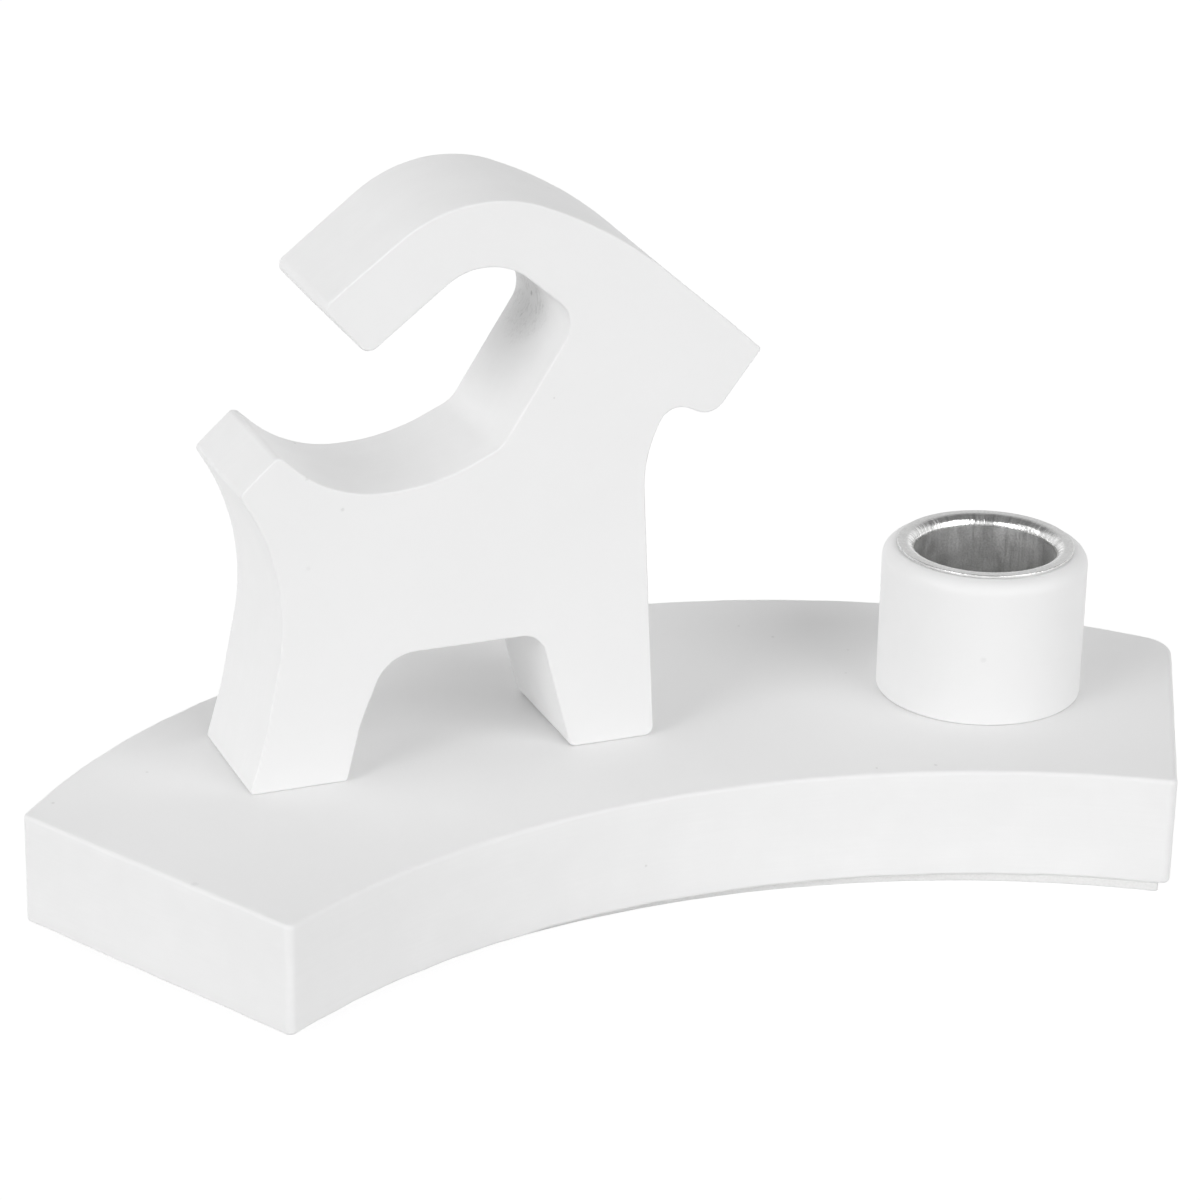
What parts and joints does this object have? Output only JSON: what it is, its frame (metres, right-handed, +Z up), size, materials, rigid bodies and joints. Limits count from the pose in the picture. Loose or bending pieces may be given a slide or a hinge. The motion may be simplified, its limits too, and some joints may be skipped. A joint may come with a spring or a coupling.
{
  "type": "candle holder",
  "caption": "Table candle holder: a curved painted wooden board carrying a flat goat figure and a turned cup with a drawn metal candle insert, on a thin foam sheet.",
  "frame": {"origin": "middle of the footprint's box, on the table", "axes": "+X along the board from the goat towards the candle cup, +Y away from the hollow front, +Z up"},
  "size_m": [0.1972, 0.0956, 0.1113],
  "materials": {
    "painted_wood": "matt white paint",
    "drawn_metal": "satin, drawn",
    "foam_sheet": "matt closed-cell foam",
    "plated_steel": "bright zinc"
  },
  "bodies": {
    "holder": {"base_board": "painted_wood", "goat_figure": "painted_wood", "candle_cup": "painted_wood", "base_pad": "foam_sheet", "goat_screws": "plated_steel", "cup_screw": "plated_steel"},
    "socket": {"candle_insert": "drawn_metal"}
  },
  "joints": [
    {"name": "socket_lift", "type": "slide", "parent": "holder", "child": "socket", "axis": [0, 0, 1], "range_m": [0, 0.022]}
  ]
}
◆ ◆ ◆
Without changing a word, restate the whole listing.

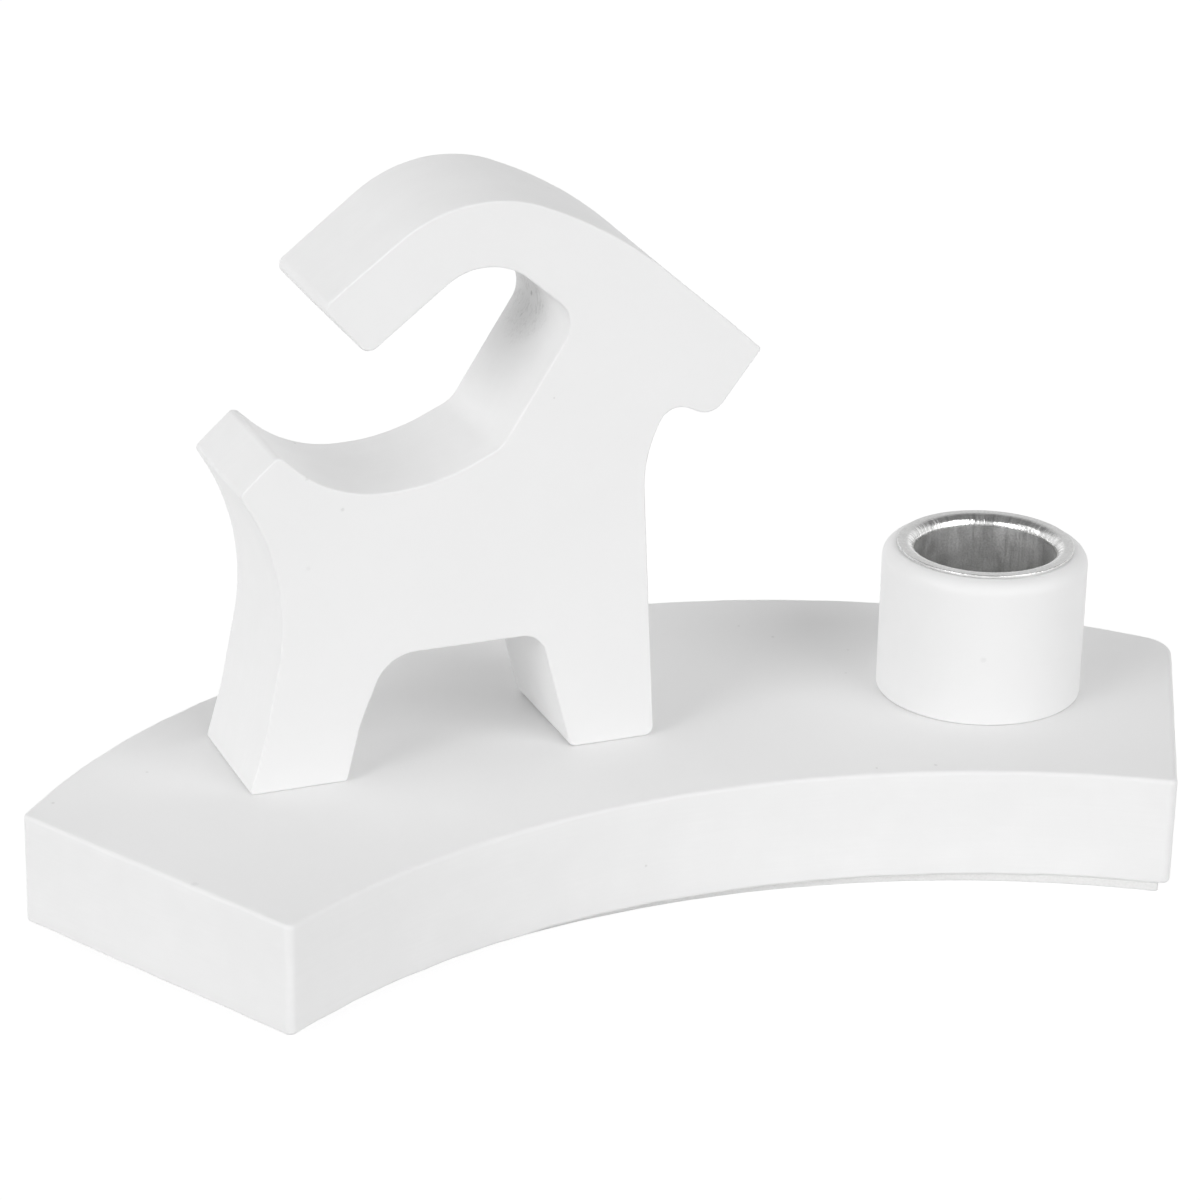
What parts and joints does this object have? Output only JSON: what it is, its frame (metres, right-handed, +Z up), size, materials, rigid bodies and joints. Limits count from the pose in the picture. Loose or bending pieces may be given a slide or a hinge. The motion may be simplified, its limits too, and some joints may be skipped. A joint may come with a spring or a coupling.
{
  "type": "candle holder",
  "caption": "Table candle holder: a curved painted wooden board carrying a flat goat figure and a turned cup with a drawn metal candle insert, on a thin foam sheet.",
  "frame": {"origin": "middle of the footprint's box, on the table", "axes": "+X along the board from the goat towards the candle cup, +Y away from the hollow front, +Z up"},
  "size_m": [0.1972, 0.0956, 0.1113],
  "materials": {
    "painted_wood": "matt white paint",
    "drawn_metal": "satin, drawn",
    "foam_sheet": "matt closed-cell foam",
    "plated_steel": "bright zinc"
  },
  "bodies": {
    "holder": {"base_board": "painted_wood", "goat_figure": "painted_wood", "candle_cup": "painted_wood", "base_pad": "foam_sheet", "goat_screws": "plated_steel", "cup_screw": "plated_steel"},
    "socket": {"candle_insert": "drawn_metal"}
  },
  "joints": [
    {"name": "socket_lift", "type": "slide", "parent": "holder", "child": "socket", "axis": [0, 0, 1], "range_m": [0, 0.022]}
  ]
}